*Data excerpt*
▬▬▬▬▬▬▬▬▬▬

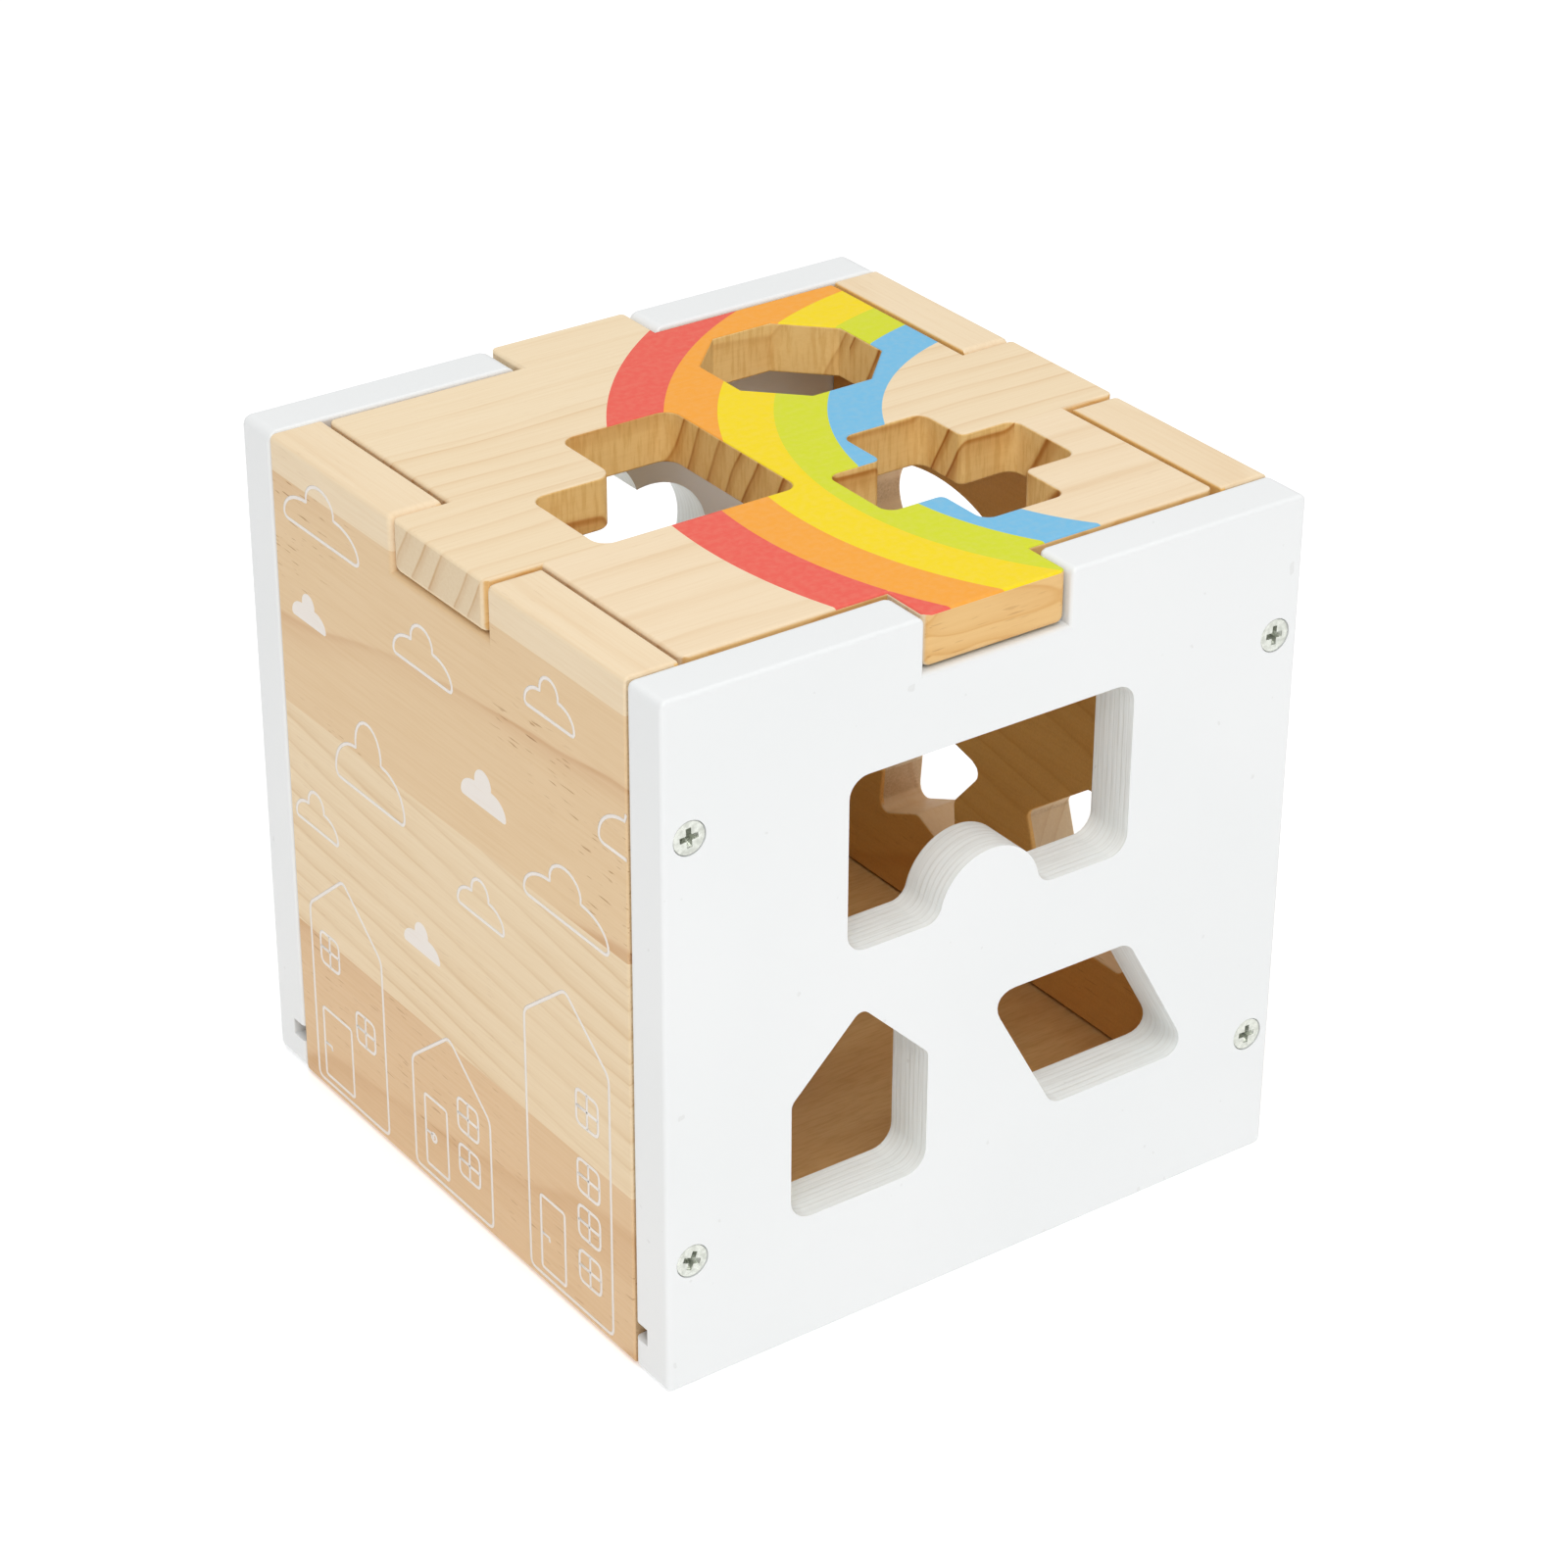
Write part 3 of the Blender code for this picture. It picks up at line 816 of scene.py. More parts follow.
    def banded(self, nodes: Nodes, count: Number) -> Number:
        """How dark the wood is, by a count of rings."""
        return nodes.parts(nodes.ramp(nodes.math("FRACT", count), RING_PROFILE, "EASE"))[0]

    def from_pith(self, nodes: Nodes, share: Number, along: Number, across: Number, deep: Number) -> Number:
        """How far a place lies from its strip's tree centre.

        Args:
            nodes: The material under construction.
            share: The place across the panel, 0 to 1.
            along: The place along the grain.
            across: The place across the strips.
            deep: The place through the board.

        Returns:
            The distance, in metres.
        """
        def packed(strip: Strip) -> RGB:
            """Where a strip's tree centre lies and how it leans, as a colour."""
            return strip.pith_across / PITH_REACH + 0.5, strip.pith_deep / PITH_REACH + 0.5, strip.tilt + 0.5

        pith = nodes.parts(self.row(nodes, share, packed))
        off_across = across - (pith[0] - 0.5) * PITH_REACH
        off_deep = deep - (pith[1] - 0.5) * PITH_REACH + along * (pith[2] - 0.5)
        return nodes.length(off_across, off_deep)

    def lacquered(self, nodes: Nodes, color: Number, relief: Number, fibre: Number, shine: float) -> Material:
        """Puts the lacquer on.

        Args:
            nodes: The material under construction.
            color: The wood's colour, with any print.
            relief: The height of its surface.
            fibre: The fibre noise.
            shine: How strongly it reflects.

        Returns:
            The material.
        """
        nodes.bump(relief, 0.22, 0.12 * MM)
        return nodes.done(color, fibre.smooth(0.2, 0.8, 0.45, 0.6), Specular_IOR_Level=shine)

    def make(self) -> Material:
        """Makes the plain lacquered wood."""
        nodes = Nodes(self.name)
        color, rings, fibre = self.look(nodes)
        return self.lacquered(nodes, color, fibre + rings * 0.4, fibre, 0.3)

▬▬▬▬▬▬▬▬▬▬

*Exercise prompt*
Return exactly the opening lines of the listing above, ending with the line that has "strip's tree centre.".

*Answer to the problem*
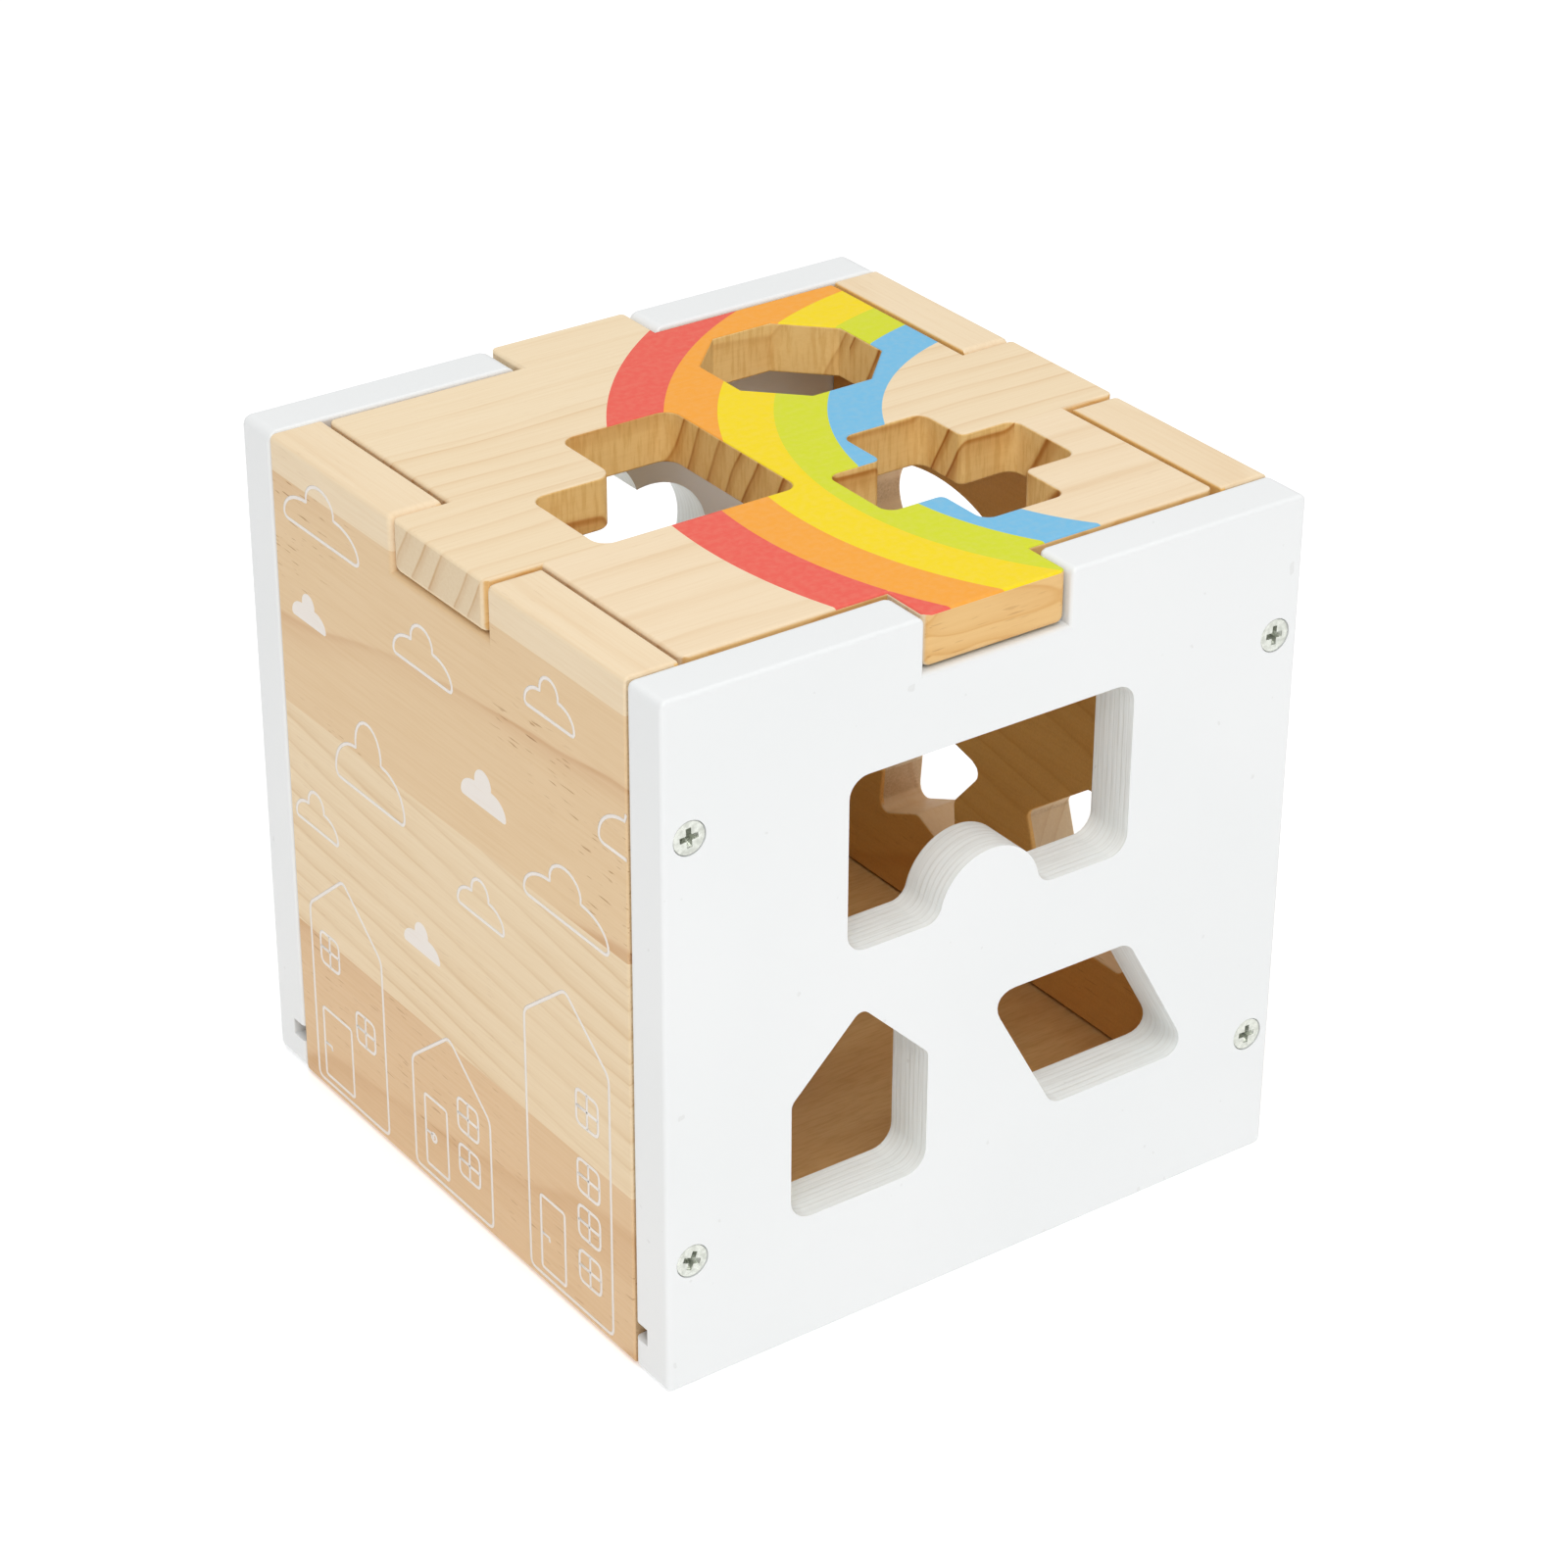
Write part 3 of the Blender code for this picture. It picks up at line 816 of scene.py. More parts follow.
    def banded(self, nodes: Nodes, count: Number) -> Number:
        """How dark the wood is, by a count of rings."""
        return nodes.parts(nodes.ramp(nodes.math("FRACT", count), RING_PROFILE, "EASE"))[0]

    def from_pith(self, nodes: Nodes, share: Number, along: Number, across: Number, deep: Number) -> Number:
        """How far a place lies from its strip's tree centre.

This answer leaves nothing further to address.